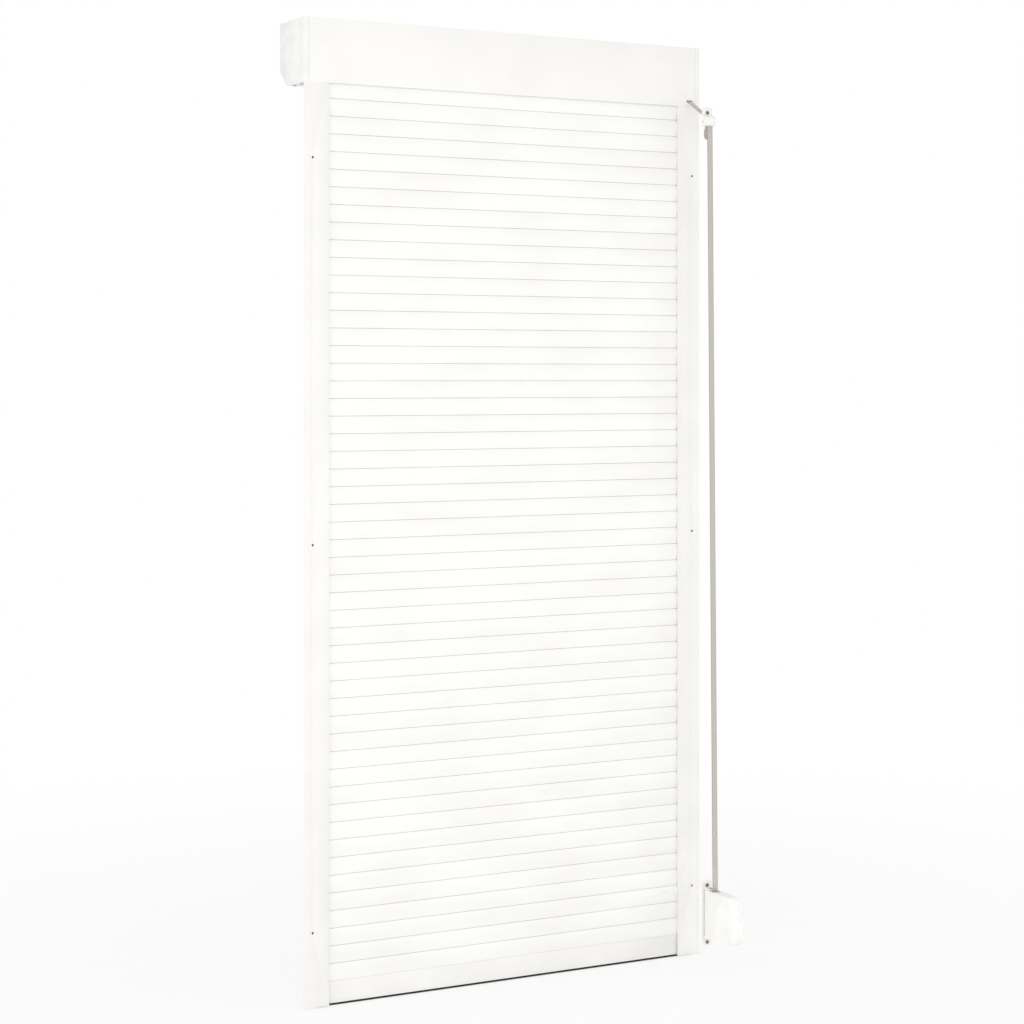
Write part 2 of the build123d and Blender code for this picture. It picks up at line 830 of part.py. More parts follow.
def strap_fitting_screws():
    """Slotted pan-head screws of the guide and of the winder's bracket."""
    screws = []
    for height, seat, length in fitting_screw_spots():
        head = rod_y(fitting_screw_head_radius, seat - fitting_screw_head, seat, strap_place, height)
        edge = head.faces().sort_by(Axis.Y)[0].edges()
        head = fillet(edge, fitting_screw_head / 2)
        slot = fitting_screw_slot / 2
        head -= block((strap_place - fitting_screw_head_radius, strap_place + fitting_screw_head_radius),
                      (seat - fitting_screw_head - overrun, seat - fitting_screw_head + fitting_screw_slot),
                      (height - slot, height + slot))
        neck = rod_y(fitting_screw_neck_radius, seat - overrun / 2, wall_face + overrun / 2,
                     strap_place, height)
        thread = rod_y(fitting_screw_thread_radius, wall_face, seat + length, strap_place, height)
        screws.append(head + neck + thread)
    return screws


def screw_hole(height, start, end):
    return rod_y(fitting_hole_radius, start, end, strap_place, height)


def lug_plate(half, low, high, corner, start, end):
    """A plate with rounded corners, flat on the wall."""
    outline = Pos(strap_place, (low + high) / 2) * RectangleRounded(half * 2, high - low, corner)
    return along_y(outline, start, end)


def strap_guide_plate():
    """The guide's base: a plate with a window for the strap and roller, and an oval lug below."""
    back = wall_face - guide_plate
    plate = lug_plate(guide_plate_half, guide_cover_low, guide_cover_high - guide_cover_wall,
                      guide_plate, back, wall_face)
    window = strap_width / 2 + guide_slot_side
    roof = guide_screw_height - fitting_screw_head_radius - overrun
    plate -= block((strap_place - window, strap_place + window), (back - overrun, wall_face + overrun),
                   (guide_cover_low + guide_plate, roof))
    lug_low = guide_screw_height - guide_lug_drop
    lug_half_height = (guide_cover_low - guide_plate - lug_low) / 2
    oval = Pos(strap_place, lug_low + lug_half_height) * Ellipse(guide_lug_half, lug_half_height)
    lug = along_y(oval, back, wall_face)
    neck = block((strap_place - guide_lug_neck, strap_place + guide_lug_neck), (back, wall_face),
                 (lug_low + lug_half_height, guide_cover_low + guide_plate))
    return plate + lug + neck - screw_hole(guide_screw_height, back - overrun, wall_face + overrun)


def guide_hood(inset):
    """The hood's outline in (y, z), drawn in by a wall."""
    back = wall_face - guide_plate
    front = back - guide_cover_depth + inset
    tab = back - guide_cover_tab
    low = guide_cover_low + inset
    shoulder = guide_screw_height - guide_shoulder_drop
    points = [(back, low), (front, low), (front, shoulder - inset / 2)]
    if inset:
        return points + [(back, shoulder + guide_cover_depth / 2 - inset / 2)]
    neck = guide_screw_height - guide_neck_drop
    return points + [(tab, neck), (tab, guide_cover_high), (back, guide_cover_high)]


def strap_guide_cover():
    """The white hood over the guide's roller, with a slot below and the upper screw's tab."""
    cover = along_x(outline_of(guide_hood(0)), strap_place - guide_cover_half, strap_place + guide_cover_half)
    front_edges = cover.edges().filter_by(Axis.X).sort_by(Axis.Y)[:2]
    cover = fillet(front_edges, guide_cover_wall)
    inner = guide_cover_half - guide_cover_wall
    hollow = along_x(outline_of(guide_hood(guide_cover_wall)), strap_place - inner, strap_place + inner)
    cover -= hollow
    window = strap_width / 2 + guide_slot_side
    front = guide_roller_place - roller_bend
    cover -= block((strap_place - window, strap_place + window),
                   (front - guide_slot_gap, front + guide_slot_gap),
                   (guide_cover_low - overrun, guide_cover_low + guide_cover_wall + overrun))
    cover -= rod_x(guide_pin_radius + running_gap / 2, strap_place - guide_cover_half - overrun,
                   strap_place + guide_cover_half + overrun, *guide_centre)
    cover -= screw_hole(guide_screw_height, wall_face - guide_plate - guide_cover_depth, wall_face)
    return cover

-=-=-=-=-

Stated task | The data above must be returned in full, exactly as written.

Reply |
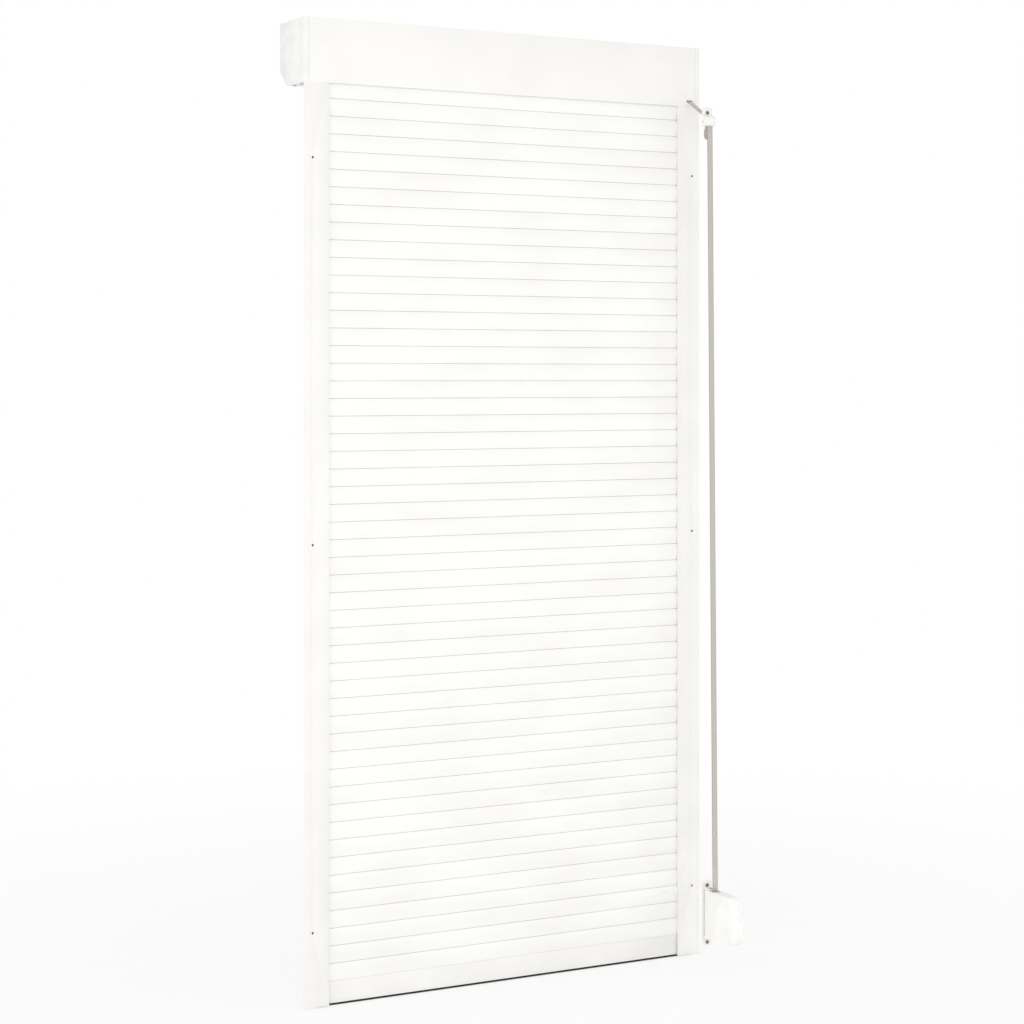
Write part 2 of the build123d and Blender code for this picture. It picks up at line 830 of part.py. More parts follow.
def strap_fitting_screws():
    """Slotted pan-head screws of the guide and of the winder's bracket."""
    screws = []
    for height, seat, length in fitting_screw_spots():
        head = rod_y(fitting_screw_head_radius, seat - fitting_screw_head, seat, strap_place, height)
        edge = head.faces().sort_by(Axis.Y)[0].edges()
        head = fillet(edge, fitting_screw_head / 2)
        slot = fitting_screw_slot / 2
        head -= block((strap_place - fitting_screw_head_radius, strap_place + fitting_screw_head_radius),
                      (seat - fitting_screw_head - overrun, seat - fitting_screw_head + fitting_screw_slot),
                      (height - slot, height + slot))
        neck = rod_y(fitting_screw_neck_radius, seat - overrun / 2, wall_face + overrun / 2,
                     strap_place, height)
        thread = rod_y(fitting_screw_thread_radius, wall_face, seat + length, strap_place, height)
        screws.append(head + neck + thread)
    return screws


def screw_hole(height, start, end):
    return rod_y(fitting_hole_radius, start, end, strap_place, height)


def lug_plate(half, low, high, corner, start, end):
    """A plate with rounded corners, flat on the wall."""
    outline = Pos(strap_place, (low + high) / 2) * RectangleRounded(half * 2, high - low, corner)
    return along_y(outline, start, end)


def strap_guide_plate():
    """The guide's base: a plate with a window for the strap and roller, and an oval lug below."""
    back = wall_face - guide_plate
    plate = lug_plate(guide_plate_half, guide_cover_low, guide_cover_high - guide_cover_wall,
                      guide_plate, back, wall_face)
    window = strap_width / 2 + guide_slot_side
    roof = guide_screw_height - fitting_screw_head_radius - overrun
    plate -= block((strap_place - window, strap_place + window), (back - overrun, wall_face + overrun),
                   (guide_cover_low + guide_plate, roof))
    lug_low = guide_screw_height - guide_lug_drop
    lug_half_height = (guide_cover_low - guide_plate - lug_low) / 2
    oval = Pos(strap_place, lug_low + lug_half_height) * Ellipse(guide_lug_half, lug_half_height)
    lug = along_y(oval, back, wall_face)
    neck = block((strap_place - guide_lug_neck, strap_place + guide_lug_neck), (back, wall_face),
                 (lug_low + lug_half_height, guide_cover_low + guide_plate))
    return plate + lug + neck - screw_hole(guide_screw_height, back - overrun, wall_face + overrun)


def guide_hood(inset):
    """The hood's outline in (y, z), drawn in by a wall."""
    back = wall_face - guide_plate
    front = back - guide_cover_depth + inset
    tab = back - guide_cover_tab
    low = guide_cover_low + inset
    shoulder = guide_screw_height - guide_shoulder_drop
    points = [(back, low), (front, low), (front, shoulder - inset / 2)]
    if inset:
        return points + [(back, shoulder + guide_cover_depth / 2 - inset / 2)]
    neck = guide_screw_height - guide_neck_drop
    return points + [(tab, neck), (tab, guide_cover_high), (back, guide_cover_high)]


def strap_guide_cover():
    """The white hood over the guide's roller, with a slot below and the upper screw's tab."""
    cover = along_x(outline_of(guide_hood(0)), strap_place - guide_cover_half, strap_place + guide_cover_half)
    front_edges = cover.edges().filter_by(Axis.X).sort_by(Axis.Y)[:2]
    cover = fillet(front_edges, guide_cover_wall)
    inner = guide_cover_half - guide_cover_wall
    hollow = along_x(outline_of(guide_hood(guide_cover_wall)), strap_place - inner, strap_place + inner)
    cover -= hollow
    window = strap_width / 2 + guide_slot_side
    front = guide_roller_place - roller_bend
    cover -= block((strap_place - window, strap_place + window),
                   (front - guide_slot_gap, front + guide_slot_gap),
                   (guide_cover_low - overrun, guide_cover_low + guide_cover_wall + overrun))
    cover -= rod_x(guide_pin_radius + running_gap / 2, strap_place - guide_cover_half - overrun,
                   strap_place + guide_cover_half + overrun, *guide_centre)
    cover -= screw_hole(guide_screw_height, wall_face - guide_plate - guide_cover_depth, wall_face)
    return cover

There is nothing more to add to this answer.